Tiempo después, los moabitas y los amonitas, y algunos de los meunitas, declararon la guerra a Josafat.
No faltó quien le diera aviso a Josafat y le dijera:
«Del otro lado del mar, y de Siria, viene a atacarte un gran ejército. ¡Ya están en Jasesón Tamar, es decir, en Engadí!»
Lleno de miedo, Josafat se dispuso a consultar al Señor, y ordenó que todos en Judá ayunaran.
En todas las ciudades de Judá la gente se reunió para pedir la ayuda del Señor,
y Josafat se puso de pie en el templo del Señor, delante del atrio nuevo, y ante la asamblea de Judá y de Jerusalén
dijo:
«Señor y Dios de nuestros padres, tú eres Dios en los cielos, y dominas sobre todos los reinos de las naciones; en tus manos están la fuerza y el poder. ¡No hay quien pueda oponerse a ti!
Tú, Dios nuestro, expulsaste de la presencia de tu pueblo Israel a los habitantes de esta tierra, y se la diste para siempre a los descendientes de Abrahán, tu amigo.
Ellos la han habitado, y en ella te han edificado un santuario a tu nombre. Han dicho:
“Si alguna vez nos sobreviene algún mal, o se nos castiga con la espada, o la peste, o el hambre, nos presentaremos ante este templo, y ante ti (pues tu nombre se halla en este templo), y clamaremos a ti por causa de nuestras aflicciones, y tú nos oirás y nos salvarás.”
¡Mira ahora a los amonitas y a los moabitas! ¡Mira a los del monte de Seír, por cuya tierra no dejaste pasar a Israel cuando venía de Egipto!

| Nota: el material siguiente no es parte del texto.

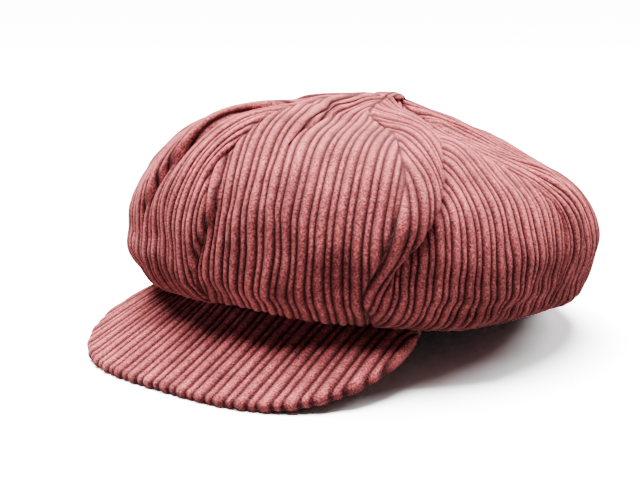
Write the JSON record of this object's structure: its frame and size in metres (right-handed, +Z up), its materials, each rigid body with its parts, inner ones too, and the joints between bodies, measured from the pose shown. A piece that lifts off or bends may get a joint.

Tú nos apartaste de ellos, para que no los destruyéramos,
¡y ahora ellos nos pagan tratando de arrojarnos de la tierra que tú nos diste en propiedad!
¡Dios nuestro!, ¿acaso no los vas a juzgar? Nosotros no tenemos la fuerza suficiente para enfrentar a ese gran ejército que viene a atacarnos. ¡No sabemos qué hacer, y por eso volvemos a ti nuestra mirada!»